§ Exercise objective
Reproduce exactly the lines from the line with "The flash on" through the line with "bpy.data.objects.remove(obj)", both included, and no other lines.

§ Data to process

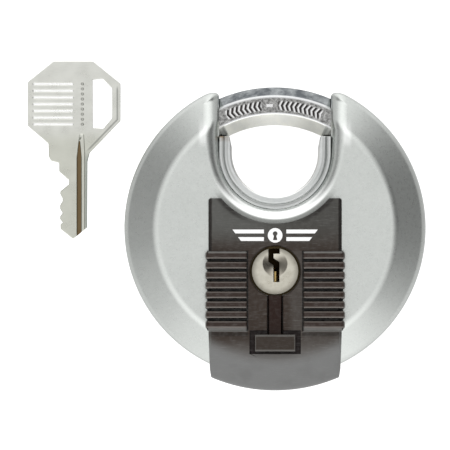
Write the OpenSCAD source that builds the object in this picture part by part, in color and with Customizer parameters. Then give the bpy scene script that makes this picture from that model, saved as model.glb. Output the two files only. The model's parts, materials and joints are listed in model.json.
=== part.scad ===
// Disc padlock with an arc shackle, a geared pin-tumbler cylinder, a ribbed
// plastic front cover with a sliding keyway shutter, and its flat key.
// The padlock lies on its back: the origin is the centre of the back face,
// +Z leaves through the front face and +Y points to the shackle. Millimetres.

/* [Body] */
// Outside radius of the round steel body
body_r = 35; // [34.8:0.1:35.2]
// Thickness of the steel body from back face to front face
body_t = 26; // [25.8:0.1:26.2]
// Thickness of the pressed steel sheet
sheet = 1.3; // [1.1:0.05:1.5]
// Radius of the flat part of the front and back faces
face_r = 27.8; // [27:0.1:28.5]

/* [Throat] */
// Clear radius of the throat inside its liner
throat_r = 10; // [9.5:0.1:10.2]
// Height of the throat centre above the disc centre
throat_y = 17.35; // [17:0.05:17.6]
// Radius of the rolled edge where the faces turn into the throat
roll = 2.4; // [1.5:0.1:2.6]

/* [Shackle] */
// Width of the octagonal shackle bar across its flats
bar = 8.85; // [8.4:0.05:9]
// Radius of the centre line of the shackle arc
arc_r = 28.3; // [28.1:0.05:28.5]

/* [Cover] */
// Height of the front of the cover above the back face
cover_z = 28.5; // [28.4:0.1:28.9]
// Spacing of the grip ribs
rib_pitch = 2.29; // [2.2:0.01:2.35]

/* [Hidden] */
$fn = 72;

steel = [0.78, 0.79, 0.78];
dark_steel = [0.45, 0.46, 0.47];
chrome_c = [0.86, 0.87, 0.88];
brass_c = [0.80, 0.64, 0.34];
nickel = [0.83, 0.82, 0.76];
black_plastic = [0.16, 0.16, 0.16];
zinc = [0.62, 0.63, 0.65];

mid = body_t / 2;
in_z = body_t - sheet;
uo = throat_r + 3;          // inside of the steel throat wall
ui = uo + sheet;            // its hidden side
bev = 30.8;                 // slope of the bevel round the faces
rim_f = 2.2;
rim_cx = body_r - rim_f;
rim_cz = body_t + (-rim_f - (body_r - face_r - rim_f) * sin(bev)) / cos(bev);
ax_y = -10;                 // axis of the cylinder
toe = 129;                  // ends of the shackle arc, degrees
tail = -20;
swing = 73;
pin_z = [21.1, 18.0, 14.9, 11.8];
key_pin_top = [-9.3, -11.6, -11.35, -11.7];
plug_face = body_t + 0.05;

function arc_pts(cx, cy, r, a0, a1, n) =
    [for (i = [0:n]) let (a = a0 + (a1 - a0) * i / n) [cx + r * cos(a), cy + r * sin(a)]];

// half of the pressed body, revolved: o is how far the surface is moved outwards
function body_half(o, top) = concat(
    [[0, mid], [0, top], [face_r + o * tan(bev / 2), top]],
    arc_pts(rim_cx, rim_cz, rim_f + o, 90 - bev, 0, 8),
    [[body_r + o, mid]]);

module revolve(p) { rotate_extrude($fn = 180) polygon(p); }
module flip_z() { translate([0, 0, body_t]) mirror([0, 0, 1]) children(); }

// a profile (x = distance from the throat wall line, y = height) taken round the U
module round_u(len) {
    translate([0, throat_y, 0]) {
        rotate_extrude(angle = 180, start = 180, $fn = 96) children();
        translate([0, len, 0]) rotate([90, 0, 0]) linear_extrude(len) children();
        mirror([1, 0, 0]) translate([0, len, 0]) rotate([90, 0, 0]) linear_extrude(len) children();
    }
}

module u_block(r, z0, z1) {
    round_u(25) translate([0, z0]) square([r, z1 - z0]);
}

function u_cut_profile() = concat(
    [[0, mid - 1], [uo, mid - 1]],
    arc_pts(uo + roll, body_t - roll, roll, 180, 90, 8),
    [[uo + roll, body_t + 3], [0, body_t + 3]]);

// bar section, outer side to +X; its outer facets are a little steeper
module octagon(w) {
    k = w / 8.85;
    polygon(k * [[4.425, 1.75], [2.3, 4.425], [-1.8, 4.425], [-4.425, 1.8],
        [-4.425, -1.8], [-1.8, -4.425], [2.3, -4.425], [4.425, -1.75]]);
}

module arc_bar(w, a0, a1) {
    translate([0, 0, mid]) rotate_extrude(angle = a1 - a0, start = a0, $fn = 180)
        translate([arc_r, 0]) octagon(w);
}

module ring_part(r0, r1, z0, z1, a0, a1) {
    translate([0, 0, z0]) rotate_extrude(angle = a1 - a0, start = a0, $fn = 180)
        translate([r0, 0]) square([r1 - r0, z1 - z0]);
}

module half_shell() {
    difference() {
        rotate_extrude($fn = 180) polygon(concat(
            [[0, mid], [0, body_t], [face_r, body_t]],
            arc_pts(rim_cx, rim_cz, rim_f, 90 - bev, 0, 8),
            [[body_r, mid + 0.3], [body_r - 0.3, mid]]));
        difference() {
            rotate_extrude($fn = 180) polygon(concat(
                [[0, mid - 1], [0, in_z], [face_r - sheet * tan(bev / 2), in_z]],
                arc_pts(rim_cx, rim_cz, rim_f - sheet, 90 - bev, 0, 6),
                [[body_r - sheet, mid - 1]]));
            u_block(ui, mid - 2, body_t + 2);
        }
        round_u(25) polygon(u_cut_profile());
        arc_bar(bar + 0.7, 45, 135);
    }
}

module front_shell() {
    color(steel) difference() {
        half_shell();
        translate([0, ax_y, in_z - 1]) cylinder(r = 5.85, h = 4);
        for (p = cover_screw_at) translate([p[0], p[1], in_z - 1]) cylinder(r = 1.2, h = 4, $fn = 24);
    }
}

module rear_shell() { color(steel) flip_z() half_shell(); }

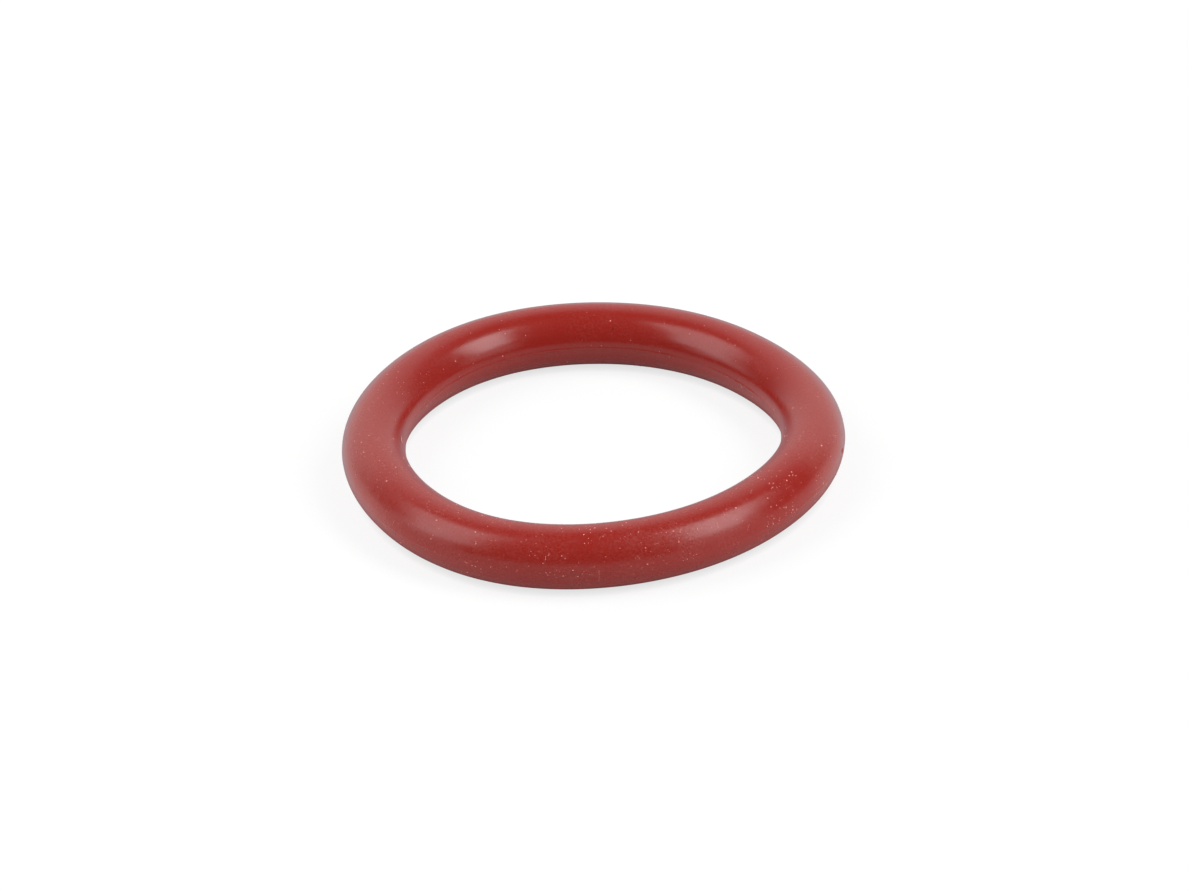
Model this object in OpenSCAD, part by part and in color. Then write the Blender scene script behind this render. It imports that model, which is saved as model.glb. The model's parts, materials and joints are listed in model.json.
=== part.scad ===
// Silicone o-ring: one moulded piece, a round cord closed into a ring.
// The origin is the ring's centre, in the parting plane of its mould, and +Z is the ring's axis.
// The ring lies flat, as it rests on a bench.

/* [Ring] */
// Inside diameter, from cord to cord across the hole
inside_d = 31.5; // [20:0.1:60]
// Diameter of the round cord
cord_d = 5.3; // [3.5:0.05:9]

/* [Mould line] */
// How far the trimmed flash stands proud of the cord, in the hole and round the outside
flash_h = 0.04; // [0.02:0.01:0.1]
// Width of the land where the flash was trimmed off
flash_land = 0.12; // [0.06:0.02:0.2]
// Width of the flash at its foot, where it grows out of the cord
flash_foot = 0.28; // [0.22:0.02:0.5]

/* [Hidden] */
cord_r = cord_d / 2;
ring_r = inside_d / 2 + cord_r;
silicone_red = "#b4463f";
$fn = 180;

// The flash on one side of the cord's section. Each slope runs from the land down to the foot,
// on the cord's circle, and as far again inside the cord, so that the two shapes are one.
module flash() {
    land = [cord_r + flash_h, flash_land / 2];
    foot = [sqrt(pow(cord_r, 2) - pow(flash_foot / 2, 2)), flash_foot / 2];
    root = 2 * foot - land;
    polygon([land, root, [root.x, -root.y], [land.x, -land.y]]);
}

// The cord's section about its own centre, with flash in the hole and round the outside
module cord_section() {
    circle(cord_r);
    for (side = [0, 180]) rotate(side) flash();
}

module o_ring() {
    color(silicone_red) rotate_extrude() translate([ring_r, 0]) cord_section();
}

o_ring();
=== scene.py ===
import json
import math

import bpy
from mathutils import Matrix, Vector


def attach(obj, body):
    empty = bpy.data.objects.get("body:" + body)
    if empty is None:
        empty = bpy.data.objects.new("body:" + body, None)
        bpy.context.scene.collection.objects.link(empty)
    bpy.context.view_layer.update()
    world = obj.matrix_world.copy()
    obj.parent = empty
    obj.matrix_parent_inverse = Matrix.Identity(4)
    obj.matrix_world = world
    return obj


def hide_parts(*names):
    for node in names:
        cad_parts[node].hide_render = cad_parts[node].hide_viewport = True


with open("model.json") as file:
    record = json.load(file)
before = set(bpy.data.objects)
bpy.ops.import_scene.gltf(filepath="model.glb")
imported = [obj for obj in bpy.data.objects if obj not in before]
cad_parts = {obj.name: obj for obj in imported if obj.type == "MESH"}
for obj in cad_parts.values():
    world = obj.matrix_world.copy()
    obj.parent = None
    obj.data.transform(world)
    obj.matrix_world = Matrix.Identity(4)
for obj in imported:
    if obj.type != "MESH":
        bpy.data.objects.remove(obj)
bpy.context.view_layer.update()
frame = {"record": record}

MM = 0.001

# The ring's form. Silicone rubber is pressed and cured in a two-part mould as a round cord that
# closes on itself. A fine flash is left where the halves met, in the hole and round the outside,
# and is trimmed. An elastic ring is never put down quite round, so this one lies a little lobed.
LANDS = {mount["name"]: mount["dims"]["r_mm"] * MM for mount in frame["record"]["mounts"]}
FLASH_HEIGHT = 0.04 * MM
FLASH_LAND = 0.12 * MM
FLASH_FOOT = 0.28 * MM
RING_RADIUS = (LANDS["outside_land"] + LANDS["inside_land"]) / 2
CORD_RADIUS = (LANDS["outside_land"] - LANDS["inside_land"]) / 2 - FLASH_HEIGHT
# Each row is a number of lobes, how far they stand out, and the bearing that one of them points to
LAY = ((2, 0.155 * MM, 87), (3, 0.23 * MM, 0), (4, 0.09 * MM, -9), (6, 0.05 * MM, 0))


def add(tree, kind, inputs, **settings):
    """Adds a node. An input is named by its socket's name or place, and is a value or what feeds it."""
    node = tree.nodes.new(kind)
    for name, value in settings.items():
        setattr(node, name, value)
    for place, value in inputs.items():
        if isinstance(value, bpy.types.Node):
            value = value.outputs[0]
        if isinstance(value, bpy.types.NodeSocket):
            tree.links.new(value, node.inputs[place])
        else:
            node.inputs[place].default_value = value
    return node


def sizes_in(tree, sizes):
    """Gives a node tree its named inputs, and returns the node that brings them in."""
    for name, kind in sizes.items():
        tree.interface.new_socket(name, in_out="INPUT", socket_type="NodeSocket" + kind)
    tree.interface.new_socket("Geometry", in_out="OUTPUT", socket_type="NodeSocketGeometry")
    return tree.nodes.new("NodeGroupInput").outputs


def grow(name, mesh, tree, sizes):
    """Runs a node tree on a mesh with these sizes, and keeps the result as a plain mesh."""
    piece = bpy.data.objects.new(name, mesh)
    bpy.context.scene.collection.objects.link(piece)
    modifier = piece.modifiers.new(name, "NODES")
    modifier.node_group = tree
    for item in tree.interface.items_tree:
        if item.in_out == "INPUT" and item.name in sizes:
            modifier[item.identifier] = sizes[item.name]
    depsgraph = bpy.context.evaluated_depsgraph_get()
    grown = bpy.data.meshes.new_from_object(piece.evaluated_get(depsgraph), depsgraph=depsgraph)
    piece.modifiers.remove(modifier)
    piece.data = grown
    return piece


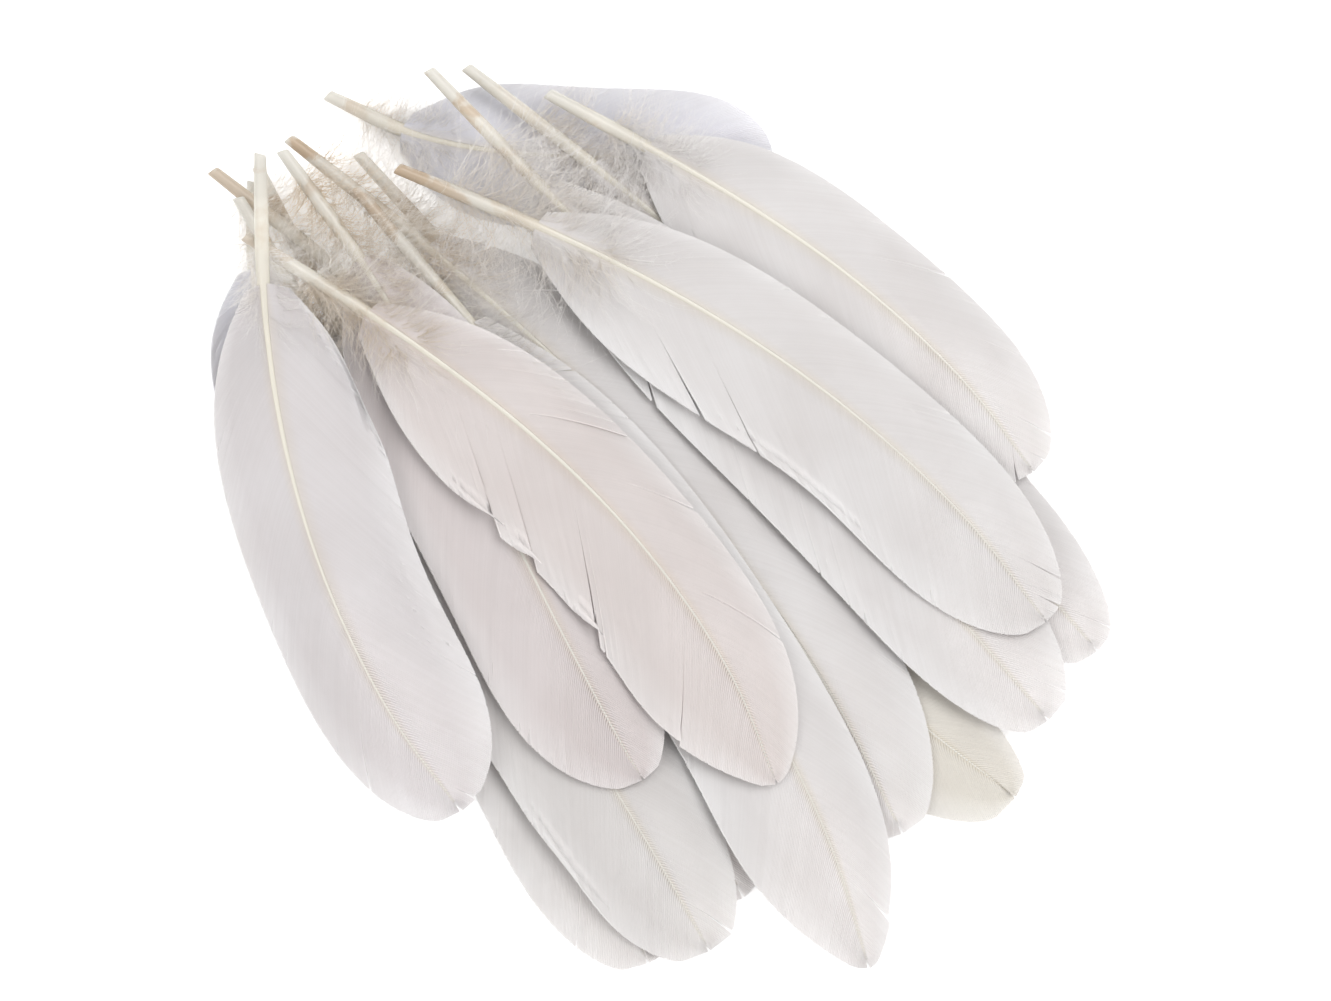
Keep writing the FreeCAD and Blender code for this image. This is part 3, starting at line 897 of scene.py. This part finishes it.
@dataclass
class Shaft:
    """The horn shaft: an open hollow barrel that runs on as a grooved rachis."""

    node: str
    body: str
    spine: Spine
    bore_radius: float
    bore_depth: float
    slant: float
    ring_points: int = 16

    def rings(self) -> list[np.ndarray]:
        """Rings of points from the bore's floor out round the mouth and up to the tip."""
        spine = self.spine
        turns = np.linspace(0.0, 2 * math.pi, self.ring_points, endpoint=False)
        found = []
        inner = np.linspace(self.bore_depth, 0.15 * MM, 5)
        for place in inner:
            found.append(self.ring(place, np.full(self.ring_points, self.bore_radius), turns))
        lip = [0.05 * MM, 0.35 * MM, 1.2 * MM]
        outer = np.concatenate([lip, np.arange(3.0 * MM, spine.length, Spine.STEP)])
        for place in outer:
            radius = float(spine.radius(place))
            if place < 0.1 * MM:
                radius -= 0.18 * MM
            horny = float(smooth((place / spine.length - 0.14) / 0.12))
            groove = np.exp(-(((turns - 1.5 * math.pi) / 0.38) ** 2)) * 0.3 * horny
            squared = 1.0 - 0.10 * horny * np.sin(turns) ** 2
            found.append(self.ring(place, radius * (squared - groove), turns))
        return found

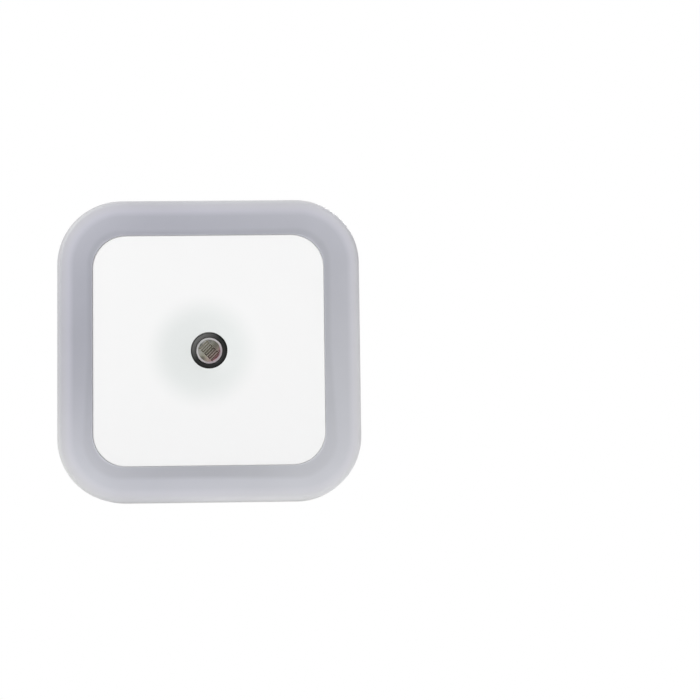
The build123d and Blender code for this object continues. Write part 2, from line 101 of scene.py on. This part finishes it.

§ Solution to this exercise
// The flash on one side of the cord's section. Each slope runs from the land down to the foot,
// on the cord's circle, and as far again inside the cord, so that the two shapes are one.
module flash() {
    land = [cord_r + flash_h, flash_land / 2];
    foot = [sqrt(pow(cord_r, 2) - pow(flash_foot / 2, 2)), flash_foot / 2];
    root = 2 * foot - land;
    polygon([land, root, [root.x, -root.y], [land.x, -land.y]]);
}

// The cord's section about its own centre, with flash in the hole and round the outside
module cord_section() {
    circle(cord_r);
    for (side = [0, 180]) rotate(side) flash();
}

module o_ring() {
    color(silicone_red) rotate_extrude() translate([ring_r, 0]) cord_section();
}

o_ring();
=== scene.py ===
import json
import math

import bpy
from mathutils import Matrix, Vector


def attach(obj, body):
    empty = bpy.data.objects.get("body:" + body)
    if empty is None:
        empty = bpy.data.objects.new("body:" + body, None)
        bpy.context.scene.collection.objects.link(empty)
    bpy.context.view_layer.update()
    world = obj.matrix_world.copy()
    obj.parent = empty
    obj.matrix_parent_inverse = Matrix.Identity(4)
    obj.matrix_world = world
    return obj


def hide_parts(*names):
    for node in names:
        cad_parts[node].hide_render = cad_parts[node].hide_viewport = True


with open("model.json") as file:
    record = json.load(file)
before = set(bpy.data.objects)
bpy.ops.import_scene.gltf(filepath="model.glb")
imported = [obj for obj in bpy.data.objects if obj not in before]
cad_parts = {obj.name: obj for obj in imported if obj.type == "MESH"}
for obj in cad_parts.values():
    world = obj.matrix_world.copy()
    obj.parent = None
    obj.data.transform(world)
    obj.matrix_world = Matrix.Identity(4)
for obj in imported:
    if obj.type != "MESH":
        bpy.data.objects.remove(obj)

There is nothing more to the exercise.